I called and e-mailed West and Price and spoke to their staffs, seeking comment. I explained in my e-mail exactly what I was writing about. Neither man responded.

Obviously there is bad political blood between Foster and the pair, West and Price, based on their publicly stated intention to work against Foster's re-election next year. That animosity should be weighed in considering Foster's allegation.

On the other hand, you have to look at the very public behavior of Price, who has thrown roadblocks in the path of the inland port, opposing a badly needed bridge, opposing an important trade designation and publicly deriding TAG. In that effort, and for reasons that are beyond me, Price has been joined by the editorial page of the Morning News, which has spoken caustically of Allen.

If you had joined me on my tour of I-20 last week, you would have encountered another powerful factor to consider: Here, in a zone that was still a barren wasteland three years ago, I saw new hotels, huge high-tech warehouses, restaurants, high-end mixed-use developments and gated neighborhoods, all springing from the soil in a hubbub of construction and traffic.

Control it? Why does a state senator or a county commissioner need to control this? No one has ever adduced a shred of evidence to argue that it's out of control or harming anyone in any way. It's just goin' and blowin'. That's a good thing, isn't it?

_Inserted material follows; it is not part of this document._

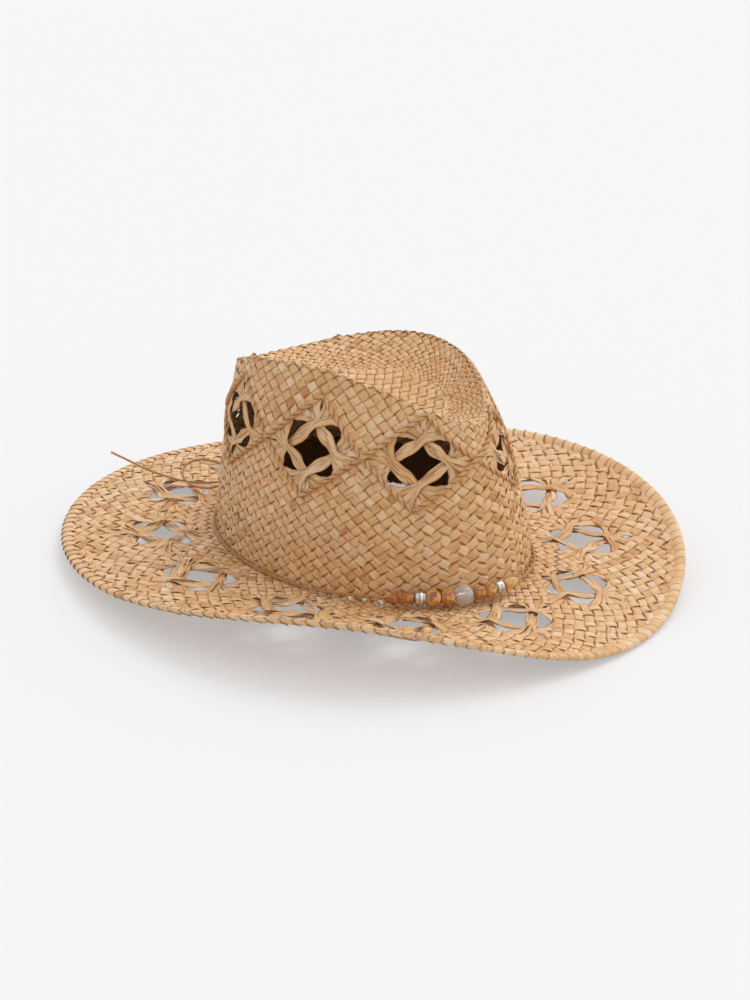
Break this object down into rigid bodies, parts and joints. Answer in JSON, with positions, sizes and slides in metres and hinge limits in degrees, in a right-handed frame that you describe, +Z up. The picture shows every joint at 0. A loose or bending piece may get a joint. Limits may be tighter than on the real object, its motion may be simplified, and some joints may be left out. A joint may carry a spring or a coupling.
{
  "type": "cowboy hat",
  "caption": "Woven straw cowboy hat with an openwork crown and curled brim, rolled edge, sweatband, and a thin cord with spinning beads round the crown.",
  "frame": {"origin": "middle of the brim's outline, on the surface that the hat stands on", "axes": "+Z up through the crown, -Y the way the wearer looks, +X to the wearer's left"},
  "size_m": [0.346, 0.39, 0.1299],
  "materials": {
    "straw": "matt plaited paper straw, tan with golden strips",
    "plastic_wire": "extruded natural plastic",
    "band_fabric": "woven cotton tape",
    "waxed_cord": "twisted, waxed",
    "silver": "cast, silver plated, dulled in the grooves",
    "amber": "tumbled amber-coloured resin, faceted",
    "crystal": "polished clear glass",
    "tube_bead": "turned brown resin"
  },
  "bodies": {
    "hat": {"crown": "straw", "brim": "straw", "brim_hem": "straw", "brim_wire": "plastic_wire", "wire_joiner": "plastic_wire", "sweatband": "band_fabric", "band_cord": "waxed_cord", "band_knot": "waxed_cord", "bow_loop": "waxed_cord", "tail_long": "waxed_cord", "tail_short": "waxed_cord"},
    "tube_bead_right": {"tube_bead_right": "tube_bead"},
    "silver_bead_right": {"silver_bead_right": "silver"},
    "amber_bead_1": {"amber_bead_1": "amber"},
    "amber_bead_2": {"amber_bead_2": "amber"},
    "crystal_bead": {"crystal_bead": "crystal"},
    "amber_bead_3": {"amber_bead_3": "amber"},
    "amber_bead_4": {"amber_bead_4": "amber"},
    "silver_bead_left": {"silver_bead_left": "silver"},
    "tube_bead_left": {"tube_bead_left": "tube_bead"}
  },
  "joints": [
    {"name": "tube_bead_right_spin", "type": "hinge", "parent": "hat", "child": "tube_bead_right", "pos_m": [-0.05532, -0.09496, 0.01783], "axis": [0.7199, -0.6938, 0.0195], "continuous": true},
    {"name": "silver_bead_right_spin", "type": "hinge", "parent": "hat", "child": "silver_bead_right", "pos_m": [-0.04798, -0.10127, 0.01795], "axis": [0.8055, -0.5926, 0.0037], "continuous": true},
    {"name": "amber_bead_1_spin", "type": "hinge", "parent": "hat", "child": "amber_bead_1", "pos_m": [-0.04196, -0.10539, 0.01796], "axis": [0.8426, -0.5385, 0], "continuous": true},
    {"name": "amber_bead_2_spin", "type": "hinge", "parent": "hat", "child": "amber_bead_2", "pos_m": [-0.03509, -0.10927, 0.01796], "axis": [0.8975, -0.441, 0], "continuous": true},
    {"name": "crystal_bead_spin", "type": "hinge", "parent": "hat", "child": "crystal_bead", "pos_m": [-0.02649, -0.11277, 0.01796], "axis": [0.9462, -0.3237, 0], "continuous": true},
    {"name": "amber_bead_3_spin", "type": "hinge", "parent": "hat", "child": "amber_bead_3", "pos_m": [-0.01775, -0.1153, 0.01796], "axis": [0.9757, -0.219, 0], "continuous": true},
    {"name": "amber_bead_4_spin", "type": "hinge", "parent": "hat", "child": "amber_bead_4", "pos_m": [-0.01056, -0.11649, 0.01796], "axis": [0.9944, -0.1055, 0], "continuous": true},
    {"name": "silver_bead_left_spin", "type": "hinge", "parent": "hat", "child": "silver_bead_left", "pos_m": [-0.00388, -0.11685, 0.01796], "axis": [1, -0.0009, 0], "continuous": true},
    {"name": "tube_bead_left_spin", "type": "hinge", "parent": "hat", "child": "tube_bead_left", "pos_m": [0.00439, -0.11636, 0.01788], "axis": [0.9929, 0.1162, -0.0245], "continuous": true}
  ]
}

Look, the Democrats may, in their wisdom, choose somebody else to run for county judge. I don't have a dog in that. All I know is that West and Price don't need to take over a continental shipping hub in an industry neither one of them knows a thing about. They need to think about the 60,000 jobs this development promises for southern Dallas and the billions in tax base.

Then they need to ask what they can do to help. Listen closely. And get the hell out of the way. This thing needs more Eddie Bernice Johnsons, more Jim Fosters, and way fewer Royce Wests and John Wiley Prices.

That's what this particular throat-slitting is about. Forget new blood. This is about control.